§ **Data provided**

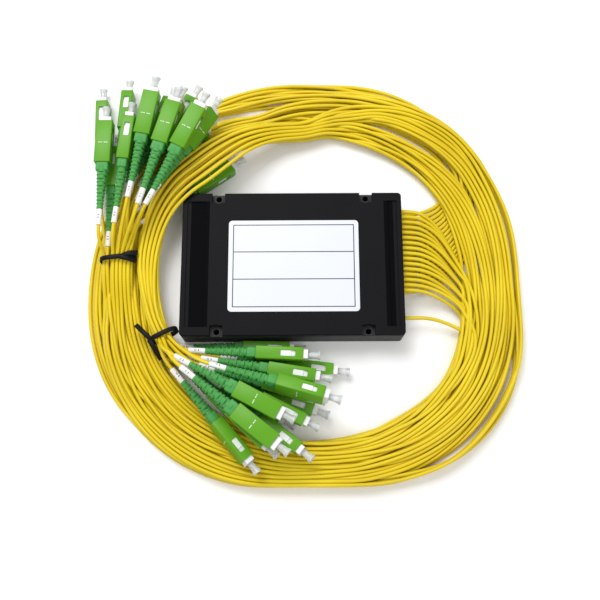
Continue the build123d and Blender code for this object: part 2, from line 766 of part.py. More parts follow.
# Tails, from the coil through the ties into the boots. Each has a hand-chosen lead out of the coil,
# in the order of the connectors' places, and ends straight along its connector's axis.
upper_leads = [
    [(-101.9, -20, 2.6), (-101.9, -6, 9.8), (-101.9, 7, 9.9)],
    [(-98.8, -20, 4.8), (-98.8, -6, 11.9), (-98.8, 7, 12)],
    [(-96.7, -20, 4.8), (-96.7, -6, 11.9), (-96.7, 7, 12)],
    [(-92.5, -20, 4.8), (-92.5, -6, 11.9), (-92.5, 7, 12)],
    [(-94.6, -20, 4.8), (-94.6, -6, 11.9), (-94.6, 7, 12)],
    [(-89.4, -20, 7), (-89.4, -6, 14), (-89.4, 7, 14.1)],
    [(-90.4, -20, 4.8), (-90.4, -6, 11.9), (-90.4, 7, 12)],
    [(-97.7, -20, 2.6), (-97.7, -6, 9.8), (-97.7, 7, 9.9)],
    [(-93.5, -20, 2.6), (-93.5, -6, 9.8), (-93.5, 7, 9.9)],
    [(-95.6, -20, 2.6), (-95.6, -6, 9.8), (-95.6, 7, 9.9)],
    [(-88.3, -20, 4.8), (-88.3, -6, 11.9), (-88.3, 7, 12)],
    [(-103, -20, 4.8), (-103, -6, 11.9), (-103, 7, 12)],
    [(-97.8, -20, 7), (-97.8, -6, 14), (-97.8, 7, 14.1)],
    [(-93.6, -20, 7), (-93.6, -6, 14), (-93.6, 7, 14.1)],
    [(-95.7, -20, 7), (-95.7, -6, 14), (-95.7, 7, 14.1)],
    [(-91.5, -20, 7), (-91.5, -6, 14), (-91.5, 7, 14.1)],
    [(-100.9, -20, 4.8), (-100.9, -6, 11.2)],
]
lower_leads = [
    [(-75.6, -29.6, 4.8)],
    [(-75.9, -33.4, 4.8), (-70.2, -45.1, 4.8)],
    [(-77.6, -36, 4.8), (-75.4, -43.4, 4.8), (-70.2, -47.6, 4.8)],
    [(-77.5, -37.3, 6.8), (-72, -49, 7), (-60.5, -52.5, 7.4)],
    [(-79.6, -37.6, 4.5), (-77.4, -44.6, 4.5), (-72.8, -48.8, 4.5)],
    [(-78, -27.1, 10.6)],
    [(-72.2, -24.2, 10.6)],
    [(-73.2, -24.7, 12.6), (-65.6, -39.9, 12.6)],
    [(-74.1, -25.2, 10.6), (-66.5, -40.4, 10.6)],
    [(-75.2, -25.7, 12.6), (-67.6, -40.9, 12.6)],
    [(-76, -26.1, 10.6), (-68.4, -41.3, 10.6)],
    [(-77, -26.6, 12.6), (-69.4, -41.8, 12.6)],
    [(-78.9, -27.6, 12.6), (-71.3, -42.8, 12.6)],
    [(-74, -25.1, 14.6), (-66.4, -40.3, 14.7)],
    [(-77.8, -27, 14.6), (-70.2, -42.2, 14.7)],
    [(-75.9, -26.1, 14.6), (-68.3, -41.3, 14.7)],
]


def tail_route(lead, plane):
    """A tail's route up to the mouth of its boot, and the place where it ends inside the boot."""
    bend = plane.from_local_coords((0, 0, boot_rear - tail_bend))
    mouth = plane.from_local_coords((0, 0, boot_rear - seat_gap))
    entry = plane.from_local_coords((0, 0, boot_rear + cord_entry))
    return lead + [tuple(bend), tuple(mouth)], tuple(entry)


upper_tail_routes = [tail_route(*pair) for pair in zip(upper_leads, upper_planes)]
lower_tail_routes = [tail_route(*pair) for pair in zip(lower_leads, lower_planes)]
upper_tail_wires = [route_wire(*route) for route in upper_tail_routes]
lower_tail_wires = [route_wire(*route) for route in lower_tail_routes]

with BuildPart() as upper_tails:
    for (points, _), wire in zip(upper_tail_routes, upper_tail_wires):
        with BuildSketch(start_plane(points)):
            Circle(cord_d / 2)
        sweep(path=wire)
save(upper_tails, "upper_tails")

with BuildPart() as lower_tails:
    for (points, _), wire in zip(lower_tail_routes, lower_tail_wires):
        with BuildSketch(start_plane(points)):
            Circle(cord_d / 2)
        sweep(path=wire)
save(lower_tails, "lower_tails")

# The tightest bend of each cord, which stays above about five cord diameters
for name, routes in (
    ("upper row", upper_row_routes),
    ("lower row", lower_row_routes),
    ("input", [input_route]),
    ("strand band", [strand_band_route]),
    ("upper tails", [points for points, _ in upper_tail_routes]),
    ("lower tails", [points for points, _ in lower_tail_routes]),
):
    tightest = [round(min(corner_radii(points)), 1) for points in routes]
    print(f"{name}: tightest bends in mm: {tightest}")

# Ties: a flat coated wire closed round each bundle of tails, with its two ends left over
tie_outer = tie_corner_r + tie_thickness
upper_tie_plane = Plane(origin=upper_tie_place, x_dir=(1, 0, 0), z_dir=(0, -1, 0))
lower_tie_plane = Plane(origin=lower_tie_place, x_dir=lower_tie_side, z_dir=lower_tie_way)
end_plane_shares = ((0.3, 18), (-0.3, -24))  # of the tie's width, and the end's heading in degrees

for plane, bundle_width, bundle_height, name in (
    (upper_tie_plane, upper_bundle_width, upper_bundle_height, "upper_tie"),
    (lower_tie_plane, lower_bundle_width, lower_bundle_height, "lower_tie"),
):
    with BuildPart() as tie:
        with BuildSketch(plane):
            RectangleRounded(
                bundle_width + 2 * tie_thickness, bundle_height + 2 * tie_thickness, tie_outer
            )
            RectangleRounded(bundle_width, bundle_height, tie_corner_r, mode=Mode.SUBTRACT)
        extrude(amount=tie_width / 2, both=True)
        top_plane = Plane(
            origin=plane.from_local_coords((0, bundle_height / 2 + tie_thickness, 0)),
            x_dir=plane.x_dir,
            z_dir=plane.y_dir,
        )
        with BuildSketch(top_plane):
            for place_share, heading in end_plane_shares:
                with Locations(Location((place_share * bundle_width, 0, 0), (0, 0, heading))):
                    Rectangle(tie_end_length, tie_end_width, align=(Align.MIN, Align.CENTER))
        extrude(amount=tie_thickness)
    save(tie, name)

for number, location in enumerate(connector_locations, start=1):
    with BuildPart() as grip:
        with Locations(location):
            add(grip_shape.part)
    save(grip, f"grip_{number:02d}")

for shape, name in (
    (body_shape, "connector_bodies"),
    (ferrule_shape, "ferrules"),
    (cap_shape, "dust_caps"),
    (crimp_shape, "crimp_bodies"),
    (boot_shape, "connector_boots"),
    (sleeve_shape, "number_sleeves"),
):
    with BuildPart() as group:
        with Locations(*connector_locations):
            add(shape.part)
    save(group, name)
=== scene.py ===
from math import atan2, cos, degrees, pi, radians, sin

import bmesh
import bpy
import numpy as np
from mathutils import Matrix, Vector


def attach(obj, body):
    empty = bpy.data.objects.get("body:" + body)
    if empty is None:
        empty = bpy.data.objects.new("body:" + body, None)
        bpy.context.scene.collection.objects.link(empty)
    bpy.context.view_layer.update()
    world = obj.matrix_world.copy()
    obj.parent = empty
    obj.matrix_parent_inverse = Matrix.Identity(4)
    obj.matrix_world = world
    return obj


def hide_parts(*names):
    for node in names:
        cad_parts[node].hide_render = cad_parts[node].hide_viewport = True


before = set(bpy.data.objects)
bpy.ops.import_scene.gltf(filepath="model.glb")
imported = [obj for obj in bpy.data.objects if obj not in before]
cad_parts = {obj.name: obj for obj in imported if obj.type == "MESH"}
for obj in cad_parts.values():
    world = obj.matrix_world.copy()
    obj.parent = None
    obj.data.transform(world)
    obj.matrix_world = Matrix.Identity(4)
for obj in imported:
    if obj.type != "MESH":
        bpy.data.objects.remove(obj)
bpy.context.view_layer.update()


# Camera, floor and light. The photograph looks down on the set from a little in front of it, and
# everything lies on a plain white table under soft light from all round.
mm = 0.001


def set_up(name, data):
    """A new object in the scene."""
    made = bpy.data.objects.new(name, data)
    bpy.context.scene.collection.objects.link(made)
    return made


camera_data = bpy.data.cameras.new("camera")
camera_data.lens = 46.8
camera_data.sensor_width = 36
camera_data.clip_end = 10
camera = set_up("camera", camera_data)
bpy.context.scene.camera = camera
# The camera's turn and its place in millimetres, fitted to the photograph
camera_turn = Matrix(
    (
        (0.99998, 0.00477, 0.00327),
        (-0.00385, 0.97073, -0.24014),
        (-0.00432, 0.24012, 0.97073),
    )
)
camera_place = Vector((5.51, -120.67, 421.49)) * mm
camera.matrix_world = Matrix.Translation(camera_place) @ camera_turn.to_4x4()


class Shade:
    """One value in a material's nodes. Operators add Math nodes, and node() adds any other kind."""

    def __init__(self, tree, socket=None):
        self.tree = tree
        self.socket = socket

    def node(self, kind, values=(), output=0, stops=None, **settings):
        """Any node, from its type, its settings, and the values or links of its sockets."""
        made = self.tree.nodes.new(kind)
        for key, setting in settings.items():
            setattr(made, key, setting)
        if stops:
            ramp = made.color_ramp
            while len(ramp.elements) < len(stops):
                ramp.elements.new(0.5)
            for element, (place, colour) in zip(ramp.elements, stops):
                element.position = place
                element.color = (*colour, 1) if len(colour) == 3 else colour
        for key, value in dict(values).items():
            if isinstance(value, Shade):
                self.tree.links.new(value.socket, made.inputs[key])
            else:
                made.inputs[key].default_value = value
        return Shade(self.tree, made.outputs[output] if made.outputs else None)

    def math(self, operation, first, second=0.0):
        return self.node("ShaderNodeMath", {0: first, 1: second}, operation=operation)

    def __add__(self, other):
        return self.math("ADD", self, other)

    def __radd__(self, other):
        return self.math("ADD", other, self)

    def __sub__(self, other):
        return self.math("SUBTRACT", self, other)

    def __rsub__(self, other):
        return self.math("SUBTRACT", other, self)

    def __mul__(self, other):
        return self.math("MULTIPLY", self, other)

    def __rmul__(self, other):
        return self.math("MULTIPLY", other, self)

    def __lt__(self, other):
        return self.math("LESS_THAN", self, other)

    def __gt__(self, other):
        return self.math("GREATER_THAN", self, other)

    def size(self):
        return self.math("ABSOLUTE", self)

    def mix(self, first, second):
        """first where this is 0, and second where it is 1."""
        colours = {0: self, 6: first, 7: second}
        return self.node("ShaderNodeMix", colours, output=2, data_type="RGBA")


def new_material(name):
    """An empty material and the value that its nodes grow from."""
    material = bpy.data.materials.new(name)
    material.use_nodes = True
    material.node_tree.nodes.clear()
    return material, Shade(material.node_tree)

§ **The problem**
Only the lines from the one containing "for number, location" through the one containing "bpy.data.objects.remove(obj)" are to be retyped, both boundary lines included, with no other material.

§ **Written answer**
for number, location in enumerate(connector_locations, start=1):
    with BuildPart() as grip:
        with Locations(location):
            add(grip_shape.part)
    save(grip, f"grip_{number:02d}")

for shape, name in (
    (body_shape, "connector_bodies"),
    (ferrule_shape, "ferrules"),
    (cap_shape, "dust_caps"),
    (crimp_shape, "crimp_bodies"),
    (boot_shape, "connector_boots"),
    (sleeve_shape, "number_sleeves"),
):
    with BuildPart() as group:
        with Locations(*connector_locations):
            add(shape.part)
    save(group, name)
=== scene.py ===
from math import atan2, cos, degrees, pi, radians, sin

import bmesh
import bpy
import numpy as np
from mathutils import Matrix, Vector


def attach(obj, body):
    empty = bpy.data.objects.get("body:" + body)
    if empty is None:
        empty = bpy.data.objects.new("body:" + body, None)
        bpy.context.scene.collection.objects.link(empty)
    bpy.context.view_layer.update()
    world = obj.matrix_world.copy()
    obj.parent = empty
    obj.matrix_parent_inverse = Matrix.Identity(4)
    obj.matrix_world = world
    return obj


def hide_parts(*names):
    for node in names:
        cad_parts[node].hide_render = cad_parts[node].hide_viewport = True


before = set(bpy.data.objects)
bpy.ops.import_scene.gltf(filepath="model.glb")
imported = [obj for obj in bpy.data.objects if obj not in before]
cad_parts = {obj.name: obj for obj in imported if obj.type == "MESH"}
for obj in cad_parts.values():
    world = obj.matrix_world.copy()
    obj.parent = None
    obj.data.transform(world)
    obj.matrix_world = Matrix.Identity(4)
for obj in imported:
    if obj.type != "MESH":
        bpy.data.objects.remove(obj)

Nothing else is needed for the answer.